Both Mr. Carroll and trustees brushed aside the concern at first, and explained the difficulty in assessing applications if key information was absent—for instance, if the name of a college was redacted to protect the age of an applicant or the gender of someone who had gone to a gender-specific school. 

Yet Mr. Lowrance expressed high frustration, especially with Mr. Carroll’s plea that redacting information would also be “more work.” “These biases we have are implicit,” he said. “They are not conscious, they are systemic. We live in a country with a troubled racial history—troubled to say the least. An extremely racist country. With the #Metoo movement and women’s power rising there, there’s a train that leaves the station. We need to be hitching our wagon to that train versus being a room full of white people deciding that they don’t have a bias and that they can make a good decision.”

The board ultimately agreed to put exploring best practices for eliminating hiring discrimination on the agenda for a later date, though the vote was three to two.

The unions’ last request was to clarify whether Mr. Carroll is a voting member of the hiring committee. He is. 

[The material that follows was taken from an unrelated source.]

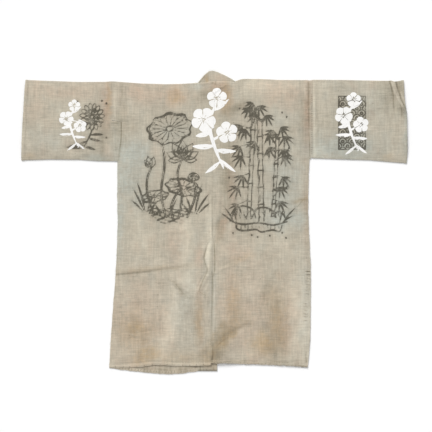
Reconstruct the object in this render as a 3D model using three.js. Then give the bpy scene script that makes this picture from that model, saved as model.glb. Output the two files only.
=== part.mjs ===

In an email to the Light after the meeting, Mr. Carroll expressed gratitude to the board for largely upholding his authority to play a managerial role in the hiring of the principal, with whom he works closely on a daily basis.

“I had gone into the meeting thinking that the board would be considering a union request to remove or restrict one of my most important duties, namely managing the hiring process,” he wrote. “My perspective was that they were facing a moment to express confidence in our governance structure and in my abilities to do the job or to show a lack of confidence in the same areas.”